Behind the Blog: VICE’s Legacy and the Idea That ‘The Internet Is Forever’

This is Behind the Blog, where we share our behind-the-scenes thoughts about how a few of our top stories of the week came together. This week, we reflect on VICE's legacy, archiving, and whether the internet is really forever.
Behind the Blog: VICE’s Legacy and the Idea That ‘The Internet Is Forever’
Collage by 404 Media

This is Behind the Blog, where we share our behind-the-scenes thoughts about how a few of our top stories of the week came together. This week, we reflect on VICE's legacy, archiving, and whether the internet is really forever.
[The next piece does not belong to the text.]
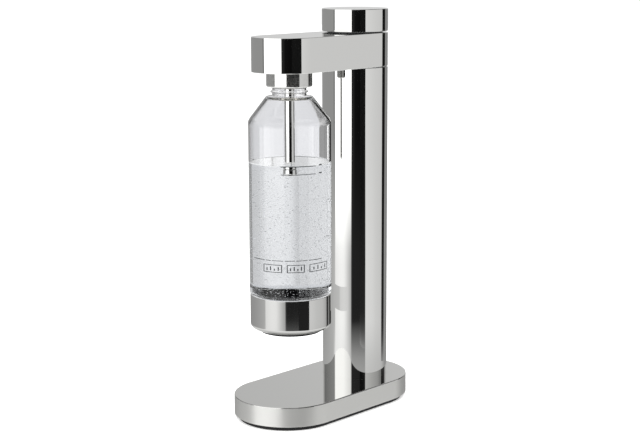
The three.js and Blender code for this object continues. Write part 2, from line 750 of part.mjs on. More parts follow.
function makeNozzle() {
  const profile = [
    [gasBore, nozzleTop],
    [gasBore, tubeTop + seatGap],
    [tubeRadius + seatGap, tubeTop + seatGap],
    [tubeRadius + seatGap, nozzleBottom],
    [nozzleSpigot, nozzleBottom],
    [nozzleSpigot, deckBottom],
    [nozzleFlange, deckBottom],
    [nozzleFlange, deckTop],
    [nozzleInlet, deckTop],
    [nozzleInlet, nozzleTop],
    [gasBore, nozzleTop],
  ];
  let block = turned(profile, mediumFacets, 0, bottleY);
  block = block.subtract(hole(pipeRadius + fitGap, 0, bottleY, nozzleTop - pipeSocket, nozzleTop + overrun));
  for (const [x, y] of nozzleScrewPlaces) {
    block = block.subtract(hole(lightScrew.shank + fitGap, x, y, deckBottom - overrun, deckTop + overrun));
  }
  const reliefY = bottleY - reliefOffset;
  block = block.subtract(hole(reliefPort, 0, reliefY, deckTop - deckFlange / 2, deckTop + overrun));
  piece('nozzle_block', block, 'brass');
  nozzleScrewPlaces.forEach(([x, y], i) => {
    const seat = deckTop + seatGap;
    const length = seat - insertTop + insertDisc / 2;
    piece(`nozzle_screw_${i + 1}`, screw(lightScrew, x, y, seat, length), 'springSteel');
  });

  const reliefBottom = deckTop + seatGap;
  const reliefTop = reliefBottom + reliefHeight;
  const bodyProfile = [
    [reliefPort, reliefBottom],
    [reliefRadius, reliefBottom],
    [reliefRadius, reliefTop],
    [reliefBore, reliefTop],
    [reliefBore, reliefBottom + reliefFloor],
    [reliefPort, reliefBottom + reliefFloor],
    [reliefPort, reliefBottom],
  ];
  piece('relief_body', turned(bodyProfile, smallFacets, 0, reliefY), 'brass');
  const poppetBottom = reliefBottom + reliefFloor + seatGap;
  const poppetTop = poppetBottom + poppetHeight;
  const plugBottom = reliefTop - reliefPlugHeight;
  const poppetRadius = reliefBore - fitGap;
  piece('relief_poppet', ring(poppetRadius, 0, poppetBottom, poppetTop, smallFacets, 0, reliefY),
    'blackRubber');
  const coilRadius = poppetRadius - 2 * reliefWire;
  piece('relief_spring', coil(coilRadius, reliefWire, poppetTop + seatGap, plugBottom - seatGap,
    reliefTurns, 0, reliefY), 'springSteel');
  piece('relief_plug', ring(reliefBore - fitGap, reliefPort, plugBottom, reliefTop,
    smallFacets, 0, reliefY), 'brass');

  const tipTop = tipBottom + tipHeight;
  const tubeProfile = [
    [tubeBore, tubeBottom],
    [tubeSpigot, tubeBottom],
    [tubeSpigot, tipTop + seatGap],
    [tubeRadius, tipTop + seatGap],
    [tubeRadius, tubeTop],
    [tubeBore, tubeTop],
    [tubeBore, tubeBottom],
  ];
  piece('gas_tube', turned(tubeProfile, mediumFacets, 0, bottleY), 'polishedSteel');
  const tipProfile = [
    [reliefPort, tipBottom],
    ...arc(tipRadius - tipRound, tipBottom + tipRound, tipRound, tipRound, -Math.PI / 2, 0, 3),
    [tipRadius, tipTop - tipRound / 2],
    [tipRadius - tipRound / 4, tipTop],
    [tubeSpigot + seatGap, tipTop],
    [tubeSpigot + seatGap, tubeBottom - seatGap],
    [reliefPort, tubeBottom - seatGap],
    [reliefPort, tipBottom],
  ];
  piece('nozzle_tip', turned(tipProfile, mediumFacets, 0, bottleY), 'polishedSteel');
}

function makeCollar() {
  const discBottom = collarTop - collarDisc;
  const profile = [
    [spigotHole, collarTop],
    [spigotHole, discBottom],
    [collarInner, discBottom],
    [collarInner, collarBottom],
    ...arc(collarRadius - collarRound, collarBottom + collarRound, collarRound, collarRound,
      -Math.PI / 2, 0, 3),
    [collarRadius, collarTop],
    [spigotHole, collarTop],
  ];
  let collar = turned(profile, largeFacets, 0, bottleY);
  const insertProfile = [
    [spigotHole, insertTop],
    [spigotHole, insertCeiling],
    [insertInner, insertCeiling],
    [insertInner, collarBottom + insertRecess],
    [insertRadius, collarBottom + insertRecess],
    [insertRadius, insertTop],
    [spigotHole, insertTop],
  ];
  let insert = turned(insertProfile, largeFacets, 0, bottleY);
  for (const [x, y] of nozzleScrewPlaces) {
    collar = collar.subtract(hole(lightScrew.shank + fitGap, x, y, insertTop, collarTop + overrun));
    insert = insert.subtract(hole(lightScrew.shank + fitGap / 2, x, y,
      insertTop - insertDisc / 2 - fitGap, insertTop + overrun));
  }
  piece('bottle_collar', collar, 'polishedSteel');
  piece('collar_insert', insert, 'greyPlastic');
  piece('bottle_seal', ring(threadRadius, spigotHole + fitGap, sealTop - sealThickness, sealTop,
    mediumFacets, 0, bottleY), 'silicone');
}

function makeBottle() {
  const neckInner = neckRadius - neckWall;
  const bodyInner = bottleRadius - bottleWall;
  const waistInner = waistRadius - bottleWall;
  const edgeInner = shoulderEdge - bottleWall;
  const corner = bottleCorner;
  const innerCorner = corner - bottleWall;
  const stepZ = cupRim + bottleStep;
  const threads = [];
  for (let i = 0; i < threadCount; i += 1) {
    const z = shoulderZ + threadPitch * (i + 1);
    threads.push([neckRadius, z - threadHeight / 2]);
    threads.push([threadRadius, z - threadHeight / 4]);
    threads.push([threadRadius, z + threadHeight / 4]);
    threads.push([neckRadius, z + threadHeight / 2]);
  }
  const turnStart = coneZ - bottleTurn;
  const coneLean = (bottleRadius - shoulderEdge) / coneHeight;
  const turnTop = coneZ + bottleTurn;
  const profile = [
    [0, bottleBottom],
    ...arc(waistRadius - corner, bottleBottom + corner, corner, corner, -Math.PI / 2, 0, 3),
    [waistRadius, cupRim - bottleStep / 2],
    [bottleRadius, stepZ],
    [bottleRadius, turnStart],
    [bottleRadius - coneLean * bottleTurn / 4, coneZ],
    [bottleRadius - coneLean * bottleTurn, turnTop],
    [shoulderEdge, shoulderZ],
    [neckRadius, shoulderZ + bottleWall / 2],
    ...threads,
    [neckRadius, mouthZ],
    [neckInner, mouthZ],
    [neckInner, shoulderZ - bottleWall],
    [edgeInner, shoulderZ - 2 * bottleWall],
    [bodyInner - coneLean * bottleTurn, turnTop - bottleWall],
    [bodyInner, turnStart - bottleWall],
    [bodyInner, stepZ + bottleWall],
    [waistInner, cupRim - bottleStep / 2 + bottleWall],
    ...arc(waistInner - innerCorner, bottleBottom + bottleWall + innerCorner, innerCorner, innerCorner,
      0, -Math.PI / 2, 3),
    [0, bottleBottom + bottleWall],
  ];
  piece('bottle_body', turned(profile, largeFacets, 0, bottleY), 'clearPlastic');

  const cupProfile = [
    [0, cupBottom],
    ...arc(cupRadius - cupRound, cupBottom + cupRound, cupRound, cupRound, -Math.PI / 2, 0, 4),
    [cupRadius, cupRim],
    [cupInner, cupRim],
    ...arc(cupInner - cupRound + cupWall, cupBottom + cupRound, cupRound - cupWall, cupRound - cupWall,
      0, -Math.PI / 2, 4),
    [0, cupBottom + cupWall],
  ];
  piece('bottle_cup', turned(cupProfile, largeFacets, 0, bottleY), 'polishedSteel');
  const linerRound = cupRound - cupWall;
  const linerInnerRound = linerRound - linerWall / 2;
  const linerProfile = [
    [0, linerBottom],
    ...arc(linerRadius - linerRound, linerBottom + linerRound, linerRound, linerRound, -Math.PI / 2, 0, 3),
    [linerRadius, cupRim - bottleStep],
    [linerInner, cupRim - bottleStep],
    ...arc(linerInner - linerInnerRound, linerBottom + linerFloor + linerInnerRound, linerInnerRound,
      linerInnerRound, 0, -Math.PI / 2, 3),
    [0, linerBottom + linerFloor],
  ];
  piece('cup_liner', turned(linerProfile, largeFacets, 0, bottleY), 'blackPlastic');
  piece('bottle_foot', ring(cupRadius - padInset, 0, bottleFootTop - bottleFootHeight, bottleFootTop,
    largeFacets, 0, bottleY), 'blackRubber');
}

function makeCap() {
  const profile = [
    [columnInner, capBottom],
    [barrelRadius, capBottom],
    [barrelRadius, totalHeight - edgeBevel],
    [barrelRadius - edgeBevel, totalHeight],
    [0, totalHeight],
    [0, capRoof],
    [columnInner, capRoof],
    [columnInner, capBottom],
  ];
  piece('press_cap', turned(profile, largeFacets, 0, columnY), 'polishedSteel');

  const bossBottom = carrierRoofBottom - carrierBossDepth;
  const skirtBottom = capBottom + carrierLift;
  const stemBottom = pinTop + fitGap;
  const ringMiddle = valveBodyTop - 2 * stemRadius;
  const groove = stemRadius - sealRing - fitGap;
  const carrier = [
    [0, stemBottom],
    [stemRadius, stemBottom],
    [stemRadius, ringMiddle - sealRing - seatGap],
    [groove, ringMiddle - sealRing - seatGap],
    [groove, ringMiddle + sealRing + seatGap],
    [stemRadius, ringMiddle + sealRing + seatGap],
    [stemRadius, bossBottom],
    [carrierBoss, bossBottom],
    [carrierBoss, carrierRoofBottom],
    [carrierInner, carrierRoofBottom],
    [carrierInner, skirtBottom],
    [carrierRadius, skirtBottom],
    [carrierRadius, carrierRoofTop],
    [0, carrierRoofTop],
  ];
  piece('cap_carrier', turned(carrier, mediumFacets, 0, columnY), 'blackPlastic');
  const ringCore = (groove + stemRadius) / 2 + seatGap;
  const ringPoints = arc(ringCore, ringMiddle, sealRing * sealSquashShare, sealRing, 0, 2 * Math.PI, 6);
  piece('stem_seal', turned(ringPoints, smallFacets, 0, columnY), 'silicone');

  const guideProfile = [
    [stemRadius + runGap, guideBottom],
    [guideRadius, guideBottom],
    [guideRadius, guideBottom + guideHeight],
    [guideRadius - guideWall, guideBottom + guideHeight],
    [guideRadius - guideWall, guideFloorTop],
    [stemRadius + runGap, guideFloorTop],
    [stemRadius + runGap, guideBottom],
  ];
  let guide = turned(guideProfile, mediumFacets, 0, columnY);
  for (const [x, y] of guideScrewPlaces) {
    guide = guide.subtract(hole(lightScrew.shank + fitGap, x, y, guideBottom - overrun,
      guideFloorTop + overrun));
  }
  piece('cap_guide', guide, 'greyPlastic');
  guideScrewPlaces.forEach(([x, y], i) => {
    const made = screw(lightScrew, x, y, guideFloorTop + seatGap, screwHold);
    piece(`guide_screw_${i + 1}`, made, 'springSteel');
  });
  piece('cap_spring', coil(springRadius, springWire, guideFloorTop + seatGap, carrierRoofBottom - seatGap,
    springTurns, 0, columnY), 'springSteel');
}

makeBase();
makeHatch();
makeColumn();
makeGasCylinder();
makeArm();
makeValveBody();
makePipe();
makeNozzle();
makeCollar();
makeBottle();
makeCap();

export default machine;
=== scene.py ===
import json
import math
import random

import bpy
from mathutils import Matrix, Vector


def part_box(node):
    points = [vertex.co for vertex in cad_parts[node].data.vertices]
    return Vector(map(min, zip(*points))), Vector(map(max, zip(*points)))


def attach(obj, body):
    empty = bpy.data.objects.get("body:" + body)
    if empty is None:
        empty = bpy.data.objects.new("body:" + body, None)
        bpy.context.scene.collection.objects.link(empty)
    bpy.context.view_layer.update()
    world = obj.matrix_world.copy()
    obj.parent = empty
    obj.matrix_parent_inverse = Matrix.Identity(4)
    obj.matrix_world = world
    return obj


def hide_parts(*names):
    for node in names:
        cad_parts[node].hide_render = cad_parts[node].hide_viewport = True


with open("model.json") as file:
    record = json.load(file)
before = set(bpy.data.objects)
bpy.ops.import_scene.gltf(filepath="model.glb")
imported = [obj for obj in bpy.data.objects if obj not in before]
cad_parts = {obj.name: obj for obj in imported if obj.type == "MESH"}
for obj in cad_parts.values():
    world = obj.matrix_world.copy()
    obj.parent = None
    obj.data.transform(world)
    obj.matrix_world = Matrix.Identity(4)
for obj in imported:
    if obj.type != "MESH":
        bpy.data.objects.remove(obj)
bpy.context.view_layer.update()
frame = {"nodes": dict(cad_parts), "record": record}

mm = 0.001


# Colours and nodes

def toLinear(hexColour):
    channels = [int(hexColour[i:i + 2], 16) / 255 for i in (1, 3, 5)]
    return (*(c / 12.92 if c <= 0.04045 else ((c + 0.055) / 1.055) ** 2.4 for c in channels), 1.0)


def grey(level):
    return (level, level, level, 1)


def addNode(tree, kind, settings=None):     # links the sockets given, sets the other inputs and properties
    node = tree.nodes.new(kind)
    for name, value in (settings or {}).items():
        if isinstance(value, bpy.types.NodeSocket):
            tree.links.new(value, node.inputs[name])
        elif isinstance(name, int) or name in node.inputs:
            node.inputs[name].default_value = value
        else:
            setattr(node, name, value)
    return node


def compute(tree, operation, *values, **settings):
    return addNode(tree, "ShaderNodeMath", {"operation": operation, **dict(enumerate(values)), **settings}).outputs[0]


def addRamp(tree, source, stops):
    ramp = addNode(tree, "ShaderNodeValToRGB", {"Fac": source})
    elements = ramp.color_ramp.elements
    while len(elements) < len(stops):
        elements.new(0.5)
    for element, (position, colour) in zip(elements, sorted(stops, key=lambda stop: stop[0])):
        element.position = position
        element.color = colour
    return ramp.outputs["Color"]


def startMaterial(name, settings):     # colours are given as hex strings
    material = bpy.data.materials.new(name)
    material.use_nodes = True
    tree = material.node_tree
    tree.nodes.clear()
    constants = {key: toLinear(value) if isinstance(value, str) else value for key, value in settings.items()}
    surface = addNode(tree, "ShaderNodeBsdfPrincipled", constants)
    addNode(tree, "ShaderNodeOutputMaterial", {"Surface": surface.outputs["BSDF"]})
    place = addNode(tree, "ShaderNodeTexCoord").outputs["Object"]
    return material, tree, surface, place


noiseRoughness = 0.55


def addNoise(tree, place, sizeMm, detail, stretch=(1, 1, 1)):
    scaled = addNode(tree, "ShaderNodeMapping", {"Scale": stretch, "Vector": place}).outputs["Vector"]
    settings = {"Scale": 1 / (sizeMm * mm), "Detail": detail, "Roughness": noiseRoughness, "Vector": scaled}
    return addNode(tree, "ShaderNodeTexNoise", settings).outputs["Fac"]


def tint(tree, surface, source, dark, light, ends=(0.3, 0.7)):     # the base colour runs between two shades
    shade = addRamp(tree, source, list(zip(ends, (toLinear(dark), toLinear(light)))))
    tree.links.new(shade, surface.inputs["Base Color"])


def roughen(tree, surface, source, low, high):
    spread = addNode(tree, "ShaderNodeMapRange", {"To Min": low, "To Max": high, "Value": source})
    tree.links.new(spread.outputs["Result"], surface.inputs["Roughness"])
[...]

JASON: In the last week or so, VICE’s website has published a deep, fearless investigation into a Christian Nationalist church where Proud Boys get baptized, a horrifying article about a extortion and child torture ring operating on Discord, given voice to tenants organizing against megaslumlords who are funded primarily by federal government grants, broke the news about an FBI investigation into sexual abuse in a secretive religious sect, spoke to the mother of a teenager who died from legal “gas station heroin,” and revealed that a peer-reviewed scientific journal published an AI-generated diagram of a rat with a gigantic penis (one of the most viral stories on the internet over the last week). Previously published stories also led to a newly-announced $16.5 million fine against Avast for selling browsing data taken from antivirus software, and a newly-announced OSHA fine against Amazon for not giving workers shade or giving them time for breaks.

These articles were published under some of the most dire financial and managerial circumstances you could possibly imagine, at a company whose leaders are now private equity goons systematically destroying a newsroom after having already destroyed numerous beloved brands. There will not be any more investigations, scoops, fun blogs, or any of the other stuff that made VICE good and essential, and it was good and essential. There is no real indication that any of the executives there know about or even remotely care about the journalism that its workers have miraculously still managed to publish under their historically inept regime, but I care, and the millions of people who continued to read VICE through all of this cared, as well.